Lines that contain the string "objects" are to be copied; leave out all others.

Extracted data >>
[Begin]

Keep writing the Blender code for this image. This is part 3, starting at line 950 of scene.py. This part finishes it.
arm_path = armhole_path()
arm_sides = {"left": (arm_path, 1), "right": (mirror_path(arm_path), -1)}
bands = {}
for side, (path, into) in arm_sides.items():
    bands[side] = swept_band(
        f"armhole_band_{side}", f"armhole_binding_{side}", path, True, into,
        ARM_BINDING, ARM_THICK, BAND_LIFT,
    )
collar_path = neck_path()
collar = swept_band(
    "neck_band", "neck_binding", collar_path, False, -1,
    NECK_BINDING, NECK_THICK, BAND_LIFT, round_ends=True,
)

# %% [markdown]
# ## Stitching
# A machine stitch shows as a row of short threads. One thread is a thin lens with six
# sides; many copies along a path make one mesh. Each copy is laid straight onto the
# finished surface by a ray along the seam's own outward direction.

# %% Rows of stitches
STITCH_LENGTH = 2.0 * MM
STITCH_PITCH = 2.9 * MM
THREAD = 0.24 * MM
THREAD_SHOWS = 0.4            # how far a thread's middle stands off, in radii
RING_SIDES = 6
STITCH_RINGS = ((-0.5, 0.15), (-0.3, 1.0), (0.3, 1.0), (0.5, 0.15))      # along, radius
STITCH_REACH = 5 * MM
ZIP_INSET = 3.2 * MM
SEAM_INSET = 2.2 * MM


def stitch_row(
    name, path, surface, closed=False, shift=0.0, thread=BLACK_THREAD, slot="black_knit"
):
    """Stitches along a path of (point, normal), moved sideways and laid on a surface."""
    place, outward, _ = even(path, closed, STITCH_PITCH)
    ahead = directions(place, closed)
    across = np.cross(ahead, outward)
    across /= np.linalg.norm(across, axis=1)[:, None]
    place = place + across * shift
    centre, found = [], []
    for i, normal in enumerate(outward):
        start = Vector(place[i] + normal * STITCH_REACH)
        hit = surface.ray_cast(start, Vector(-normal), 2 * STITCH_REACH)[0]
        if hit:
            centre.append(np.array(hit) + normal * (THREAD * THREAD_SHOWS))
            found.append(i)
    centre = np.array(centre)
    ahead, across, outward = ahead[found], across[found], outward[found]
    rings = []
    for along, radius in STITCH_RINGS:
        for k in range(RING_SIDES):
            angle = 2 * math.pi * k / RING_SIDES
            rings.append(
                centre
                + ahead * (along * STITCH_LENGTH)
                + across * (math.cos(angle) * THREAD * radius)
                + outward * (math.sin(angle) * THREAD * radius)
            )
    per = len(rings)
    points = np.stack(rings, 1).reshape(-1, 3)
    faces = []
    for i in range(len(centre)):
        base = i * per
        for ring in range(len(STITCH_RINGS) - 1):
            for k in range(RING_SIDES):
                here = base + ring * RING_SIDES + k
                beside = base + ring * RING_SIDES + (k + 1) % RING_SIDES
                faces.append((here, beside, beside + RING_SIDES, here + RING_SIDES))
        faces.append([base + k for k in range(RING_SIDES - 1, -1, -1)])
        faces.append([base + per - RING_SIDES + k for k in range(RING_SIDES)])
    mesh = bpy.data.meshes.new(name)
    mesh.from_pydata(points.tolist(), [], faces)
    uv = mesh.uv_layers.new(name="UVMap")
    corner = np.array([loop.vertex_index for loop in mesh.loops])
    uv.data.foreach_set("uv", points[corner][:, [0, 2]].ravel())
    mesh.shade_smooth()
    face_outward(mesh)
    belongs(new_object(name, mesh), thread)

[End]
[Begin]

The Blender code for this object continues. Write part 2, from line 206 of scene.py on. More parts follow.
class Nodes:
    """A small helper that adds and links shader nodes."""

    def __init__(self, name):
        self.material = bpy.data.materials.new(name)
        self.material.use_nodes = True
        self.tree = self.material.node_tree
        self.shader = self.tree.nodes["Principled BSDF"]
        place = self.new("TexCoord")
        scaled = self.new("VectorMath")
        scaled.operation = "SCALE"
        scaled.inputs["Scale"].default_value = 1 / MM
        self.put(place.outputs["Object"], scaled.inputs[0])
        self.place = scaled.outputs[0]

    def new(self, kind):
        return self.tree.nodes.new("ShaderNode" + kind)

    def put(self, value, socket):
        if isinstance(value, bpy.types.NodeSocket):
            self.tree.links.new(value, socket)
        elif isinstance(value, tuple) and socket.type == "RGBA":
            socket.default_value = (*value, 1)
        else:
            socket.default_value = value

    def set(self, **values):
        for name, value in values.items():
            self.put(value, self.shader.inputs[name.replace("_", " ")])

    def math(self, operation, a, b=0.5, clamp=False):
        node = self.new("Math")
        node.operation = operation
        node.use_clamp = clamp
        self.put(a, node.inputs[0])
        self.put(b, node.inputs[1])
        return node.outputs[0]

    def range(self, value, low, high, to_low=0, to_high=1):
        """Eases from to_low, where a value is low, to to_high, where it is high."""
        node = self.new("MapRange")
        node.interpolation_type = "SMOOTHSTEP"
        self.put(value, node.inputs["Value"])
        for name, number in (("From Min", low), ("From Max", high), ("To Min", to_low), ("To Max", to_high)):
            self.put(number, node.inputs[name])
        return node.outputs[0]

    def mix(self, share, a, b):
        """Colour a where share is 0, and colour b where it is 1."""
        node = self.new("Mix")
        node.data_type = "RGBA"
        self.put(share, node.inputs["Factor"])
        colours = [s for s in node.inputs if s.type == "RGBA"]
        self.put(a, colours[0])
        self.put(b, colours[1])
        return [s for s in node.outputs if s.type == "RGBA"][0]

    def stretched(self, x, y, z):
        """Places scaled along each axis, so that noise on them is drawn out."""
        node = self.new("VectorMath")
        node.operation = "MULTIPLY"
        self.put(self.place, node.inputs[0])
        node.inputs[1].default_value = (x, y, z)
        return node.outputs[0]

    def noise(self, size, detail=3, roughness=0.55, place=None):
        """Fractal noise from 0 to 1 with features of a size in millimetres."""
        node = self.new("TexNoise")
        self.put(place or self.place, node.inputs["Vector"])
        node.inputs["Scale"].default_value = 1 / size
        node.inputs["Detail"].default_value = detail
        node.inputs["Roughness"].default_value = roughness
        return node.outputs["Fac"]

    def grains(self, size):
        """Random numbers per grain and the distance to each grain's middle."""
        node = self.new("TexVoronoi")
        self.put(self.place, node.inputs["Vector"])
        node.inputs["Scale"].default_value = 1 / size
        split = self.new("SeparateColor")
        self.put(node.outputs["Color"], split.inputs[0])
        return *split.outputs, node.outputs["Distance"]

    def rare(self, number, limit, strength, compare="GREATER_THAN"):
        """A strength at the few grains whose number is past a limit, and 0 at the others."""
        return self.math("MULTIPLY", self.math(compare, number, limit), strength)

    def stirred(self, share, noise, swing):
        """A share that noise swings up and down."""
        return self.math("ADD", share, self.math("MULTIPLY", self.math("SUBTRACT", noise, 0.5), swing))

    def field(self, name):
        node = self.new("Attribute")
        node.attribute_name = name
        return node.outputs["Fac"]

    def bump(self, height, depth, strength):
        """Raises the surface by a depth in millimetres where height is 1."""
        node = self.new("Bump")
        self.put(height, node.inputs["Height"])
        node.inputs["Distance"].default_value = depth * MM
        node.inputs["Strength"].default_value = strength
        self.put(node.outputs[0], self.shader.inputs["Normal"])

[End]
[Begin]

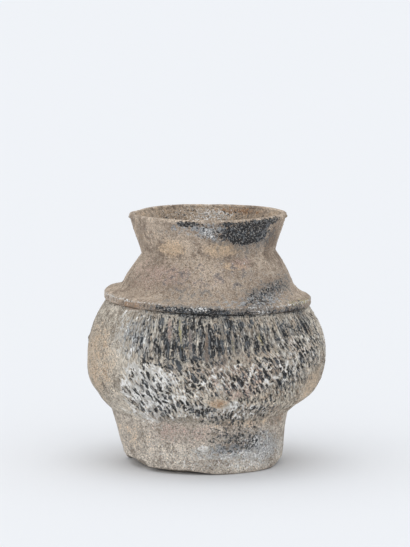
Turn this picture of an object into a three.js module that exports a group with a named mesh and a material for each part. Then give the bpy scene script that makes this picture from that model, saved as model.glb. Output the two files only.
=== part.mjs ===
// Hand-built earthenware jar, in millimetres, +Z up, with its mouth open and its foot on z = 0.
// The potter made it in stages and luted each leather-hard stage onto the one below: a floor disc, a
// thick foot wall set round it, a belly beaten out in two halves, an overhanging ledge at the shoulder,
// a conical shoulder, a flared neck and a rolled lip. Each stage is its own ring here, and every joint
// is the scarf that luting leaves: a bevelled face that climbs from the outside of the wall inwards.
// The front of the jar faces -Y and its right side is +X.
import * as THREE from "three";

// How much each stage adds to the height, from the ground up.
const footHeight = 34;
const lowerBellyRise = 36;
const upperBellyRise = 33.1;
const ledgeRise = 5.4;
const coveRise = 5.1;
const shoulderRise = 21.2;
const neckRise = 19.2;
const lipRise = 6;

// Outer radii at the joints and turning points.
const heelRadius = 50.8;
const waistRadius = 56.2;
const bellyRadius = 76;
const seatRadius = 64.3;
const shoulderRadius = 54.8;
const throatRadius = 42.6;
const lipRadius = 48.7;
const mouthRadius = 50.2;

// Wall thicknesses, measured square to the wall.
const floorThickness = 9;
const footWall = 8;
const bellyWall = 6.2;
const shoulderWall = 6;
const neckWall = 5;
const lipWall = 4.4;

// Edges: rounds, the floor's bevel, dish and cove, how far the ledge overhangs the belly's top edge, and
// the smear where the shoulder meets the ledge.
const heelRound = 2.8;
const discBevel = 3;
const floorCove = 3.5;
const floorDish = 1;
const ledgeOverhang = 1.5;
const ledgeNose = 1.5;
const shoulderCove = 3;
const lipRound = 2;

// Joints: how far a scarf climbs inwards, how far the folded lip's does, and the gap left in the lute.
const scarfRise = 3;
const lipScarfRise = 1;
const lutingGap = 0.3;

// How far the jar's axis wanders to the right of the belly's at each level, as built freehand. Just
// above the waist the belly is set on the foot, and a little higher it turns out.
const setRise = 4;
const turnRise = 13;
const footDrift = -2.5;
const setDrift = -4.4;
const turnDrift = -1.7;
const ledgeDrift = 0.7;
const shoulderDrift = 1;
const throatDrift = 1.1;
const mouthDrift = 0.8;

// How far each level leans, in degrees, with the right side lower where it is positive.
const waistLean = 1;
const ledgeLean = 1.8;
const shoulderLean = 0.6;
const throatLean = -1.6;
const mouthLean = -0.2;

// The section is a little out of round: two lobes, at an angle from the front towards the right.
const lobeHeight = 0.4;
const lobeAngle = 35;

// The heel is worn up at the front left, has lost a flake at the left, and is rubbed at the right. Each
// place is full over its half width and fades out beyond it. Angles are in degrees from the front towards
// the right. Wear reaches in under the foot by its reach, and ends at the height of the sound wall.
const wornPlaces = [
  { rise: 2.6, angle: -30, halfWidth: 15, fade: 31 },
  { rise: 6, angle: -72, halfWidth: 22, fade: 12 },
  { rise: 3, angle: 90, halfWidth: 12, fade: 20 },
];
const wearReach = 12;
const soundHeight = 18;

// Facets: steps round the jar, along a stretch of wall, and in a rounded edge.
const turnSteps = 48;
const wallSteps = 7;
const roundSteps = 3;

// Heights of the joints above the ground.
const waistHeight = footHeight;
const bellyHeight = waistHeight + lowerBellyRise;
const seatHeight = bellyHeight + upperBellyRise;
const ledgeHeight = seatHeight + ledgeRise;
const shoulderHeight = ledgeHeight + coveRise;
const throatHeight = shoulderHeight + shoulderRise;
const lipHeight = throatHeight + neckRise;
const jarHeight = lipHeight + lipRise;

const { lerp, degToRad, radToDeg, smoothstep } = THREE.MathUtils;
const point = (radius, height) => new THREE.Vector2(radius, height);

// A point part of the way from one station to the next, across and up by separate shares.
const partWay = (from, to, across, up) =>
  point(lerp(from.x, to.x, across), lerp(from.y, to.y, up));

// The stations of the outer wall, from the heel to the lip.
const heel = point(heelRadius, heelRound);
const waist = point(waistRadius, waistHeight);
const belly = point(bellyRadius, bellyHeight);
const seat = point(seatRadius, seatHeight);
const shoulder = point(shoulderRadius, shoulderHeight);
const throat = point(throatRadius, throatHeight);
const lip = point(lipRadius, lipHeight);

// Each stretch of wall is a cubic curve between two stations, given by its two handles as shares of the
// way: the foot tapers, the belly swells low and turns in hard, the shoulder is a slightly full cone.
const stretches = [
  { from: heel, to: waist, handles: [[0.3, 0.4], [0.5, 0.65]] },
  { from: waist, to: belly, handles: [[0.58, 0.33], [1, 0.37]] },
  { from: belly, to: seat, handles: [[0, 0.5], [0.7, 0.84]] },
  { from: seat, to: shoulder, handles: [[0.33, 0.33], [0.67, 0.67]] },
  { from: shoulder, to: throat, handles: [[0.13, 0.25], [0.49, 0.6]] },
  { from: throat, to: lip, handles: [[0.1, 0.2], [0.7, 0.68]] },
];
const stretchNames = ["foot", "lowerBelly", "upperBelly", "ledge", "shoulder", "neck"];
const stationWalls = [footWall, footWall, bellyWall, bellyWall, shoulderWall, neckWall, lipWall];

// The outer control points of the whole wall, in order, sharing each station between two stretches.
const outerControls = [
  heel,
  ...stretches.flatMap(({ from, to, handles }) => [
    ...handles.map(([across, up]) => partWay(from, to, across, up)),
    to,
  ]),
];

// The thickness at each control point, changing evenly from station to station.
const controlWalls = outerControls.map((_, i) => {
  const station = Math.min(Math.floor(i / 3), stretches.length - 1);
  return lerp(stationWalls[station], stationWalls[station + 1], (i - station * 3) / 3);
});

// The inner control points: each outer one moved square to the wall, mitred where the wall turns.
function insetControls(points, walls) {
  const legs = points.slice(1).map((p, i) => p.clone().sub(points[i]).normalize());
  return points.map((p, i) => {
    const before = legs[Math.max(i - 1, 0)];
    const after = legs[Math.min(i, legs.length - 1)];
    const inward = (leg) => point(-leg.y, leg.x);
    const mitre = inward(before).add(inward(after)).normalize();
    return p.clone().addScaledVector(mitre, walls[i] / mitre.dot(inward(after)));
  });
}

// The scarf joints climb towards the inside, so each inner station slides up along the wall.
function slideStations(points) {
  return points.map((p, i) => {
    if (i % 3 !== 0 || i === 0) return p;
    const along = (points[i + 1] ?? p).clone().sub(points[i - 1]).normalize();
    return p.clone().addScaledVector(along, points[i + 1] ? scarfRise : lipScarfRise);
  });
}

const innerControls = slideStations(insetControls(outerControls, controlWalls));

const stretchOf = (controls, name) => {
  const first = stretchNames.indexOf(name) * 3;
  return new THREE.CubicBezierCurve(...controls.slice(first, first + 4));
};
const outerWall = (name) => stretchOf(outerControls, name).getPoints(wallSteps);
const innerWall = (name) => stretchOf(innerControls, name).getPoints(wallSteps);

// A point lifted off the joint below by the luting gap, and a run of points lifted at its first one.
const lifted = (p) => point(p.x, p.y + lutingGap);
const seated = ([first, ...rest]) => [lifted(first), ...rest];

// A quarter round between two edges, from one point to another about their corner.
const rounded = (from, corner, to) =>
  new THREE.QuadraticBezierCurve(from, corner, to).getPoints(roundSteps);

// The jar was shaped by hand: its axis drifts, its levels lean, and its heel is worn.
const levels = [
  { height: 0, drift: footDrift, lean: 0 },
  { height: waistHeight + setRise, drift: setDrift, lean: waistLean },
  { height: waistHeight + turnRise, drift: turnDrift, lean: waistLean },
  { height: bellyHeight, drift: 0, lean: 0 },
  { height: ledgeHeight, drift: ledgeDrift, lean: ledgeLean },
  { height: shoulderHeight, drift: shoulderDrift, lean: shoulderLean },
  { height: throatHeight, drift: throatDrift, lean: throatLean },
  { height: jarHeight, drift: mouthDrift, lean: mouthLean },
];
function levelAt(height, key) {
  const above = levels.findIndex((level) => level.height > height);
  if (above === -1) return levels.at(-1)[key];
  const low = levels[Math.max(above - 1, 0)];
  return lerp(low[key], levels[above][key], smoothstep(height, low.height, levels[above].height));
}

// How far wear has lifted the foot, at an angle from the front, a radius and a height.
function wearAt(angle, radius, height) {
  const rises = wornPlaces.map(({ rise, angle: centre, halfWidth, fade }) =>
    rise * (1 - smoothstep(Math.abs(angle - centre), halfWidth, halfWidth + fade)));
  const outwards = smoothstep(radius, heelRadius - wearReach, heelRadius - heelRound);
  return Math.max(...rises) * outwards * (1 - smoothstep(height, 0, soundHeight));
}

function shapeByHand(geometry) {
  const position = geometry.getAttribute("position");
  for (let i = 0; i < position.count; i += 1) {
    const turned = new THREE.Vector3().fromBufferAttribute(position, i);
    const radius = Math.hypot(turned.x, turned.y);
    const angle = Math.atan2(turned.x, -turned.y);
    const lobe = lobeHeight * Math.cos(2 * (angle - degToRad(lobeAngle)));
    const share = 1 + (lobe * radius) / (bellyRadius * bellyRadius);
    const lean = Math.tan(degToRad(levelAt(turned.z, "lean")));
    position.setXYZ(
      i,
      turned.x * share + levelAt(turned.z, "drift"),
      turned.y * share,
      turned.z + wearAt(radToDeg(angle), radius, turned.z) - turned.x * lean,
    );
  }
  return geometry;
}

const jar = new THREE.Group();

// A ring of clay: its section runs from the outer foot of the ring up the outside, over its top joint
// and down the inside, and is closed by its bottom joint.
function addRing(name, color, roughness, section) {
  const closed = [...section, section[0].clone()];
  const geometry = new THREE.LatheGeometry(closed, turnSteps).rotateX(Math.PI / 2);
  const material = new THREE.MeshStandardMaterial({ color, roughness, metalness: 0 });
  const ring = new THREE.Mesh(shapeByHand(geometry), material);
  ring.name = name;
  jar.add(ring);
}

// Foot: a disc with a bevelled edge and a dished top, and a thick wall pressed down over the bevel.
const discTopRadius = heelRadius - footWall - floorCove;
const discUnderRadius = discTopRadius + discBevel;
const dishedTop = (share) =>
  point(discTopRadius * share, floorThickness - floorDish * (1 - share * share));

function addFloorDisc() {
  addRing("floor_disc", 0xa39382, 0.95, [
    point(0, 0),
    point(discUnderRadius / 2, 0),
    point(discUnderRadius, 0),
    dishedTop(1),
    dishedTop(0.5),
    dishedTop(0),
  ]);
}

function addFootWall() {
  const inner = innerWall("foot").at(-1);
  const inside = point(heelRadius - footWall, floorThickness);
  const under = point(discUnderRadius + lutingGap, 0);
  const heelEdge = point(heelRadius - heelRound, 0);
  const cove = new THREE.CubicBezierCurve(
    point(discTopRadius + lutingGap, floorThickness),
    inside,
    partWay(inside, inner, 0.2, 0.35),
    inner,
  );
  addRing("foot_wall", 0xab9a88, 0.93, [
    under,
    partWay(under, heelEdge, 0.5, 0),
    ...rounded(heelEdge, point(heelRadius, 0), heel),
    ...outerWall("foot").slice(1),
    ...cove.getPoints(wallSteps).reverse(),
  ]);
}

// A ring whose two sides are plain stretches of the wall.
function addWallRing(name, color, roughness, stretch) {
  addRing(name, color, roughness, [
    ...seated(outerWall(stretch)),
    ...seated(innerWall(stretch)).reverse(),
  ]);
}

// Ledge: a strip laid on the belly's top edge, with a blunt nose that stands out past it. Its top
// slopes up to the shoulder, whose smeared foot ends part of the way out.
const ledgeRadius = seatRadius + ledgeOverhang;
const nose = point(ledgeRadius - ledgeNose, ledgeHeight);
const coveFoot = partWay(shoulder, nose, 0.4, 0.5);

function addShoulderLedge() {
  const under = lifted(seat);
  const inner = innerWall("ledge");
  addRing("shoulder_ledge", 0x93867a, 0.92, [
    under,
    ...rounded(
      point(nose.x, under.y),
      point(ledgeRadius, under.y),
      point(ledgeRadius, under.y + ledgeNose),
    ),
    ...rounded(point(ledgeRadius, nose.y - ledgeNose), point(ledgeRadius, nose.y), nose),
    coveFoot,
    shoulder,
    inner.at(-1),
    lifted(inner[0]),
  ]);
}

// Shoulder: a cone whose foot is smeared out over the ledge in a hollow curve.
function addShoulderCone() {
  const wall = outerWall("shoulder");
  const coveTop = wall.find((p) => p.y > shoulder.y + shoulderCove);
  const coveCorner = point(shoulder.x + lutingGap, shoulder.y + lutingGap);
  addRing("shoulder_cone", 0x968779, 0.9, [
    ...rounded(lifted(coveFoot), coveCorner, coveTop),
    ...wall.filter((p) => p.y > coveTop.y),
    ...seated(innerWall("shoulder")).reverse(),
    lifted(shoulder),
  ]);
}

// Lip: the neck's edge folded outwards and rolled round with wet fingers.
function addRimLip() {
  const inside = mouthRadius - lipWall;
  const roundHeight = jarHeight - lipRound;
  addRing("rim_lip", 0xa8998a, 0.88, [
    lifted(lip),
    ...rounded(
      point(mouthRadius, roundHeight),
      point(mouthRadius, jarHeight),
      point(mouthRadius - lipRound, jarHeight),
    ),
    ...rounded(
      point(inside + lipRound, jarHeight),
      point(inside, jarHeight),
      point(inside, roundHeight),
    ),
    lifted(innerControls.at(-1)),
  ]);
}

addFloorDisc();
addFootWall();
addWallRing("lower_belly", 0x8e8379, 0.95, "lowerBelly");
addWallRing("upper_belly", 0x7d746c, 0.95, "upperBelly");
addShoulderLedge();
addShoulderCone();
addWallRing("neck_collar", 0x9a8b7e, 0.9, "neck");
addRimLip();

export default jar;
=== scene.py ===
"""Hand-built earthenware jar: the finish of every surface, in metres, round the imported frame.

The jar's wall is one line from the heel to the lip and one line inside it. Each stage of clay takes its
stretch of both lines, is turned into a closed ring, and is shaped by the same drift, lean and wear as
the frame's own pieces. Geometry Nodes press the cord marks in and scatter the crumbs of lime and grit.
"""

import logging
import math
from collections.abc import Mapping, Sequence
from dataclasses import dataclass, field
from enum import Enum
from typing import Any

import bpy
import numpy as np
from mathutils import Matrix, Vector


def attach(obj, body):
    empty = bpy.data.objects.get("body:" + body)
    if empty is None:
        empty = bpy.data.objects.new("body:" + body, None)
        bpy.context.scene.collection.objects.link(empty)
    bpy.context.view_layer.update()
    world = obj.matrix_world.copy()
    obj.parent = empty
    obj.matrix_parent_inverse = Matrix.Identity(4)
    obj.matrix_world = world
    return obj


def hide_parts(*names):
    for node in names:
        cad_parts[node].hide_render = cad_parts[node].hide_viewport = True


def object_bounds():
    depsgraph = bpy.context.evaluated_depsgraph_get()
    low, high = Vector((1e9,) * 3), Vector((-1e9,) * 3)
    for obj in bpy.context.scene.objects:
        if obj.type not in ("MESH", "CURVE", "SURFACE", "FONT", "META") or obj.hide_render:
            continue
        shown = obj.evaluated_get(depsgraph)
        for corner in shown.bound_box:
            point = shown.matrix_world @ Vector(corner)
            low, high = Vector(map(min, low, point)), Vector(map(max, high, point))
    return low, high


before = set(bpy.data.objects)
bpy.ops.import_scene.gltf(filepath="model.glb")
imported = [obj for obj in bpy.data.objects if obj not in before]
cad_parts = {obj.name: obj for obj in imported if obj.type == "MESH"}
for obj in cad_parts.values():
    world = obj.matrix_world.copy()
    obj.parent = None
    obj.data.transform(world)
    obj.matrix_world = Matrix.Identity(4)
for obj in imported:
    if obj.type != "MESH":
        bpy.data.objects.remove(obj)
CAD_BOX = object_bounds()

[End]

Completed task >>
    empty = bpy.data.objects.get("body:" + body)
        empty = bpy.data.objects.new("body:" + body, None)
        bpy.context.scene.collection.objects.link(empty)
    for obj in bpy.context.scene.objects:
before = set(bpy.data.objects)
imported = [obj for obj in bpy.data.objects if obj not in before]
        bpy.data.objects.remove(obj)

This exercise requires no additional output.